Hi, I have had cabomba furcata for the last month in my tank and it does grow very well and fast. My only wish is to grow it more bushy rather than tall and skinny at the bottom. It grows bushy only at the top.

I have 3wpg and pressurized CO2. Any tips? Will increasing light intensity help?


----------



## ed seeley (Dec 1, 2006)

I have this plant and like you I find it refuses to grow nice and bushy! I am trying it in my main tank now by planting a larger block of very short stem tips (about 3" out of the sand) and then I'll pinch them out once they're established to try and get them to bush very low down and see what happens. Other than that I may chuck it and stick with the C.piahuyensis that grows lovely and bushy in the same tank and others!


----------



## Dryn (Sep 6, 2007)

My cabomba is a little leggy at the bottom too. It is because there is not enough light getting to the bottom leaves. Most stem plants in this situation end up this way. Spacing them 2 Inches apart helps a lot, but still a little leggy.


----------



## punky (Feb 10, 2007)

ed seeley said:


> I have this plant and like you I find it refuses to grow nice and bushy! I am trying it in my main tank now by planting a larger block of very short stem tips (about 3" out of the sand) and then I'll pinch them out once they're established to try and get them to bush very low down and see what happens. Other than that I may chuck it and stick with the C.piahuyensis that grows lovely and bushy in the same tank and others!


So does the C.piahuyensis grow bushy? Do both plants have the same amount of light on them?


----------



## ed seeley (Dec 1, 2006)

punky said:


> So does the C.piahuyensis grow bushy? Do both plants have the same amount of light on them?


I've had them both in the same tank and the C.piahuyensis is definitely bushier. At the moment this species is in a much lower light tank and still nice and bushy.

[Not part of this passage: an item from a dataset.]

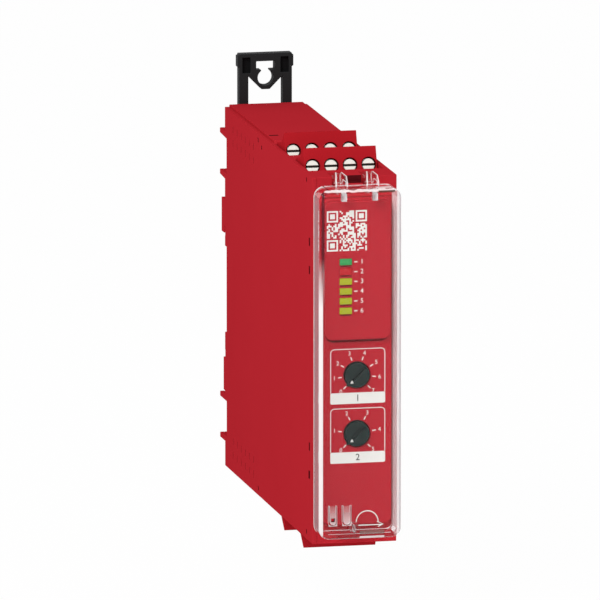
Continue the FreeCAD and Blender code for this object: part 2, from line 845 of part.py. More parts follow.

The C.furcata on the other hand still grows long and stringy... C.furcata is much better coloured though - my other species just has lighter green colouration with pinkish tips.


----------



## punky (Feb 10, 2007)

I am going to try and pinch the heads, replant them and see how things work. I'll try to fit another compact flourescent above it to see if light intensity increases growth in the lower-middle parts.


----------



## punky (Feb 10, 2007)

I found this. All this guy does is continously trimming it! He's got 4wpg+, pressurized CO2 & heavy ferts.


----------



## goalcreas (Nov 20, 2006)

I have found that the high light MAKES my cabomba (not furcata) and Ambulia grow leggy.
They just grow too fast to fill in IMO and IME.
I have put both in very low light, non c02 set ups and they grow SLOW and BUSHY.

Now I don't think this will work with the Furcata and the other more difficult Cabomba variations, but it is interesting to see the difference with the basic stuff.


----------



## Mr. Fish (Oct 24, 2007)

Keep trimming it not giving it a chance to grow tall, then it should encourage new
growth thru the sides making it more bushy....


----------